Shot without a script and in just 20 days, Sexy Durga -- which this writer saw at the National Film Development Corporation of India’s Film Bazaar in Panaji last November -- is a sort of road movie that opens with a woman, Durga (Rajshri Despande), anxiously waiting on a deserted road in the middle of the night -- till Kabeer (Kannan Nair) arrives. We do not know whether they are married, but we are sure that they are eloping from an undisclosed destination to Chennai. They have to reach a train station, and have to thumb a lift to get there. Unfortunately, the small van that stops by has two men, all sozzled up. And the ride for the couple turns nightmarish.

There is a powerful message in the film: how men who are ardent devotees of Durga by the day turn into monsters at night and Sasidharan weaves this text dextrously into his narrative.

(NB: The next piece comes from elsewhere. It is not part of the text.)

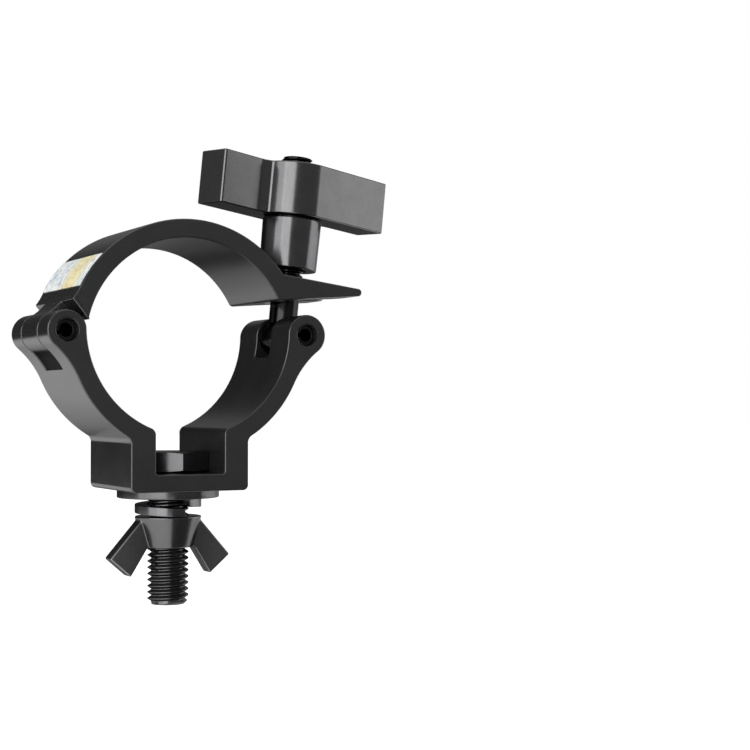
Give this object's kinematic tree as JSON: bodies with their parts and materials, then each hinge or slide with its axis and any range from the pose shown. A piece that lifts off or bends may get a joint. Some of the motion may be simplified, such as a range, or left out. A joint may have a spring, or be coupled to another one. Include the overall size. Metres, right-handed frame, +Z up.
{
  "type": "pipe clamp",
  "caption": "Hinged two-jaw pipe clamp, closed by a swing bolt with a T handle; a block below holds a bolt with washers and a wing nut for hanging equipment.",
  "frame": {"origin": "centre of the lower jaw's bore, halfway across the jaw's width", "axes": "+Y along the pipe, +Z up from the block towards the upper jaw, +X from the hinge towards the swing bolt"},
  "size_m": [0.0949, 0.03, 0.1116],
  "materials": {
    "jaw_black": "satin black coat",
    "fastener_black": "gloss black plating",
    "handle_grey": "satin dark grey coat",
    "label_film": "satin film"
  },
  "bodies": {
    "base": {"lower_jaw": "jaw_black", "hinge_pin": "fastener_black", "pivot_pin": "fastener_black", "mount_bolt": "fastener_black"},
    "jaw": {"upper_jaw": "jaw_black", "label": "label_film"},
    "bolt": {"swing_bolt": "fastener_black"},
    "sleeve": {"handle_hub": "fastener_black"},
    "handle": {"handle_bar": "handle_grey"},
    "washers": {"flat_washer": "fastener_black", "spring_washer": "fastener_black"},
    "nut": {"wing_nut": "fastener_black"}
  },
  "joints": [
    {"name": "handle_turn", "type": "hinge", "parent": "sleeve", "child": "handle", "pos_m": [0.03043, 0, -0.001], "axis": [0.0993, 0, 0.9951], "range_deg": [0, 6480]},
    {"name": "handle_travel", "type": "slide", "parent": "bolt", "child": "sleeve", "axis": [0.0993, 0, 0.9951], "range_m": [0, 0.0225]},
    {"name": "bolt_swing", "type": "hinge", "parent": "base", "child": "bolt", "pos_m": [0.03043, 0, -0.001], "axis": [0, 1, 0], "range_deg": [0, 90]},
    {"name": "jaw_hinge", "type": "hinge", "parent": "base", "child": "jaw", "pos_m": [-0.03008, 0, -0.001], "axis": [0, -1, 0], "range_deg": [0, 16.2]},
    {"name": "nut_turn", "type": "hinge", "parent": "washers", "child": "nut", "pos_m": [0, 0, -0.05], "axis": [0, 0, -1], "range_deg": [0, 2160]},
    {"name": "nut_travel", "type": "slide", "parent": "base", "child": "washers", "axis": [0, 0, -1], "range_m": [0, 0.009]}
  ],
  "couplings": [
    {"joint": "handle_travel", "follows": "handle_turn", "m_per_rad": 0.00019894},
    {"joint": "bolt_swing", "follows": "handle_turn", "ratio": 0.013889},
    {"joint": "jaw_hinge", "follows": "handle_turn", "ratio": 0.0024999},
    {"joint": "nut_travel", "follows": "nut_turn", "m_per_rad": 0.00023873}
  ]
}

The helmer has this fantastic ability to convey fear without actually resorting to violence and bloodshed. Throughout the long night on the road that the couple spend in the van, there is no blood and gore. Not even a hint of these, and, but nonetheless, in a very Hitchcockian style, the scenes seem pregnant with panic and anxiety.

As Sasidharan told this writer at Panaji, “the threat of violence and the possibility of violence are far more rattling to the human psyche than actual force and ferocity are”. Indeed, he has this rare ability to do this through magnificent minimalism.

Sasidharan, who had earlier debuted with Ozhivudivasathe Kali or An Off-Day Game, said that the threat of violence is far more rattling on human psyche than the actual force and ferocity.

What is more, Sasidharan can surprise you with his haunting unpredictability. In his first work, An Off-Day Game, he tells us how the drinking bout of some friends in a desolate bungalow during an election holiday ends in a frightening finale. Really, nobody could have seen this climax coming.

Bollywood director Anurag Kashyap tweeted that he was glued to the edge of his seat throughout the time Sexy Durga was playing out. At Panaji, The Hollywood Reporter’s cinema critic Deborah Young mentioned how the work immensely fascinated her.

The question now is, will Sexy Durga pass the censors, and be seen in the cinemas?